Specialty Sections From CHEST® Physician

We need more efforts to prevent sepsis readmissions


Critical Care Network

Sepsis/Shock Section

Sepsis remains the commonest diagnosis for hospital stays in the United States and the top hospital readmission diagnosis, with aggregate costs of $23.7 billion in 2013 (https://datatools.ahrq.gov/hcup-fast-stats; Kim H, et al. Front Public Health. 2022;10:882715; Torio C, Moore B. 2016. HCUP Statistical Brief #204).

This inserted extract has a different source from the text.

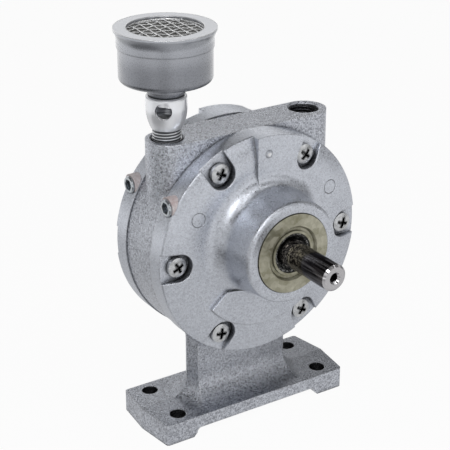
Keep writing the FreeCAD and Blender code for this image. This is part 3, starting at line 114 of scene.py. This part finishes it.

Since 2013, the Hospital Readmissions Reduction Program (HRRP) adopted pneumonia as a readmission measure, and in 2016, this measure included sepsis patients with pneumonia and aspiration pneumonia. For 2023, the Centers for Medicare and Medicaid Services (CMS) suppressed pneumonia as a readmission measure due to COVID-19’s significant impact (www.cms.gov/Medicare/Medicare-Fee-for-Service-Payment/AcuteInpatientPPS/Readmissions-Reduction-Program). Though sepsis is not a direct readmission measure, it could be one in the future. Studies found higher long-term mortality for patients with sepsis readmitted for recurrent sepsis (Pandolfi F, et al. Crit Care. 2022;26[1]:371; McNamara JF, et al. Int J Infect Dis. 2022;114:34).

A systematic review showed independent risk factors predictive of sepsis readmission: older age, male gender, African American and Asian ethnicities, higher baseline comorbidities, and discharge to a facility. In contrast, sepsis-specific risk factors were extended-spectrum beta-lactamase gram-negative bacterial infections, increased hospital length of stay during initial admission, and increased illness severity (Shankar-Hari M, et al. Intensive Care Med. 2020;46[4]:619; Amrollahi F, et al. J Am Med Inform Assoc. 2022;29[7]:1263; Gadre SK, et al. Chest. 2019;155[3]:483).

McNamara and colleagues found that patients with gram-negative bloodstream infections had higher readmission rates for sepsis during a 4-year follow-up and had a lower 5-year survival rates Int J Infect Dis. 2022;114:34). Hospitals can prevent readmissions by strengthening antimicrobial stewardship programs to ensure appropriate and adequate treatment of initial infections. Other predictive risk factors for readmission are lower socioeconomic status (Shankar-Hari M, et al. Intensive Care Med. 2020;46[4]:619), lack of health insurance, and delays seeking medical care due to lack of transportation (Amrollahi F, et al. J Am Med Inform Assoc. 2022;29[7]:1263).

Sepsis readmissions can be mitigated by predictive analytics, better access to health care, establishing post-discharge clinic follow-ups, transportation arrangements, and telemedicine. More research is needed to evaluate sepsis readmission prevention.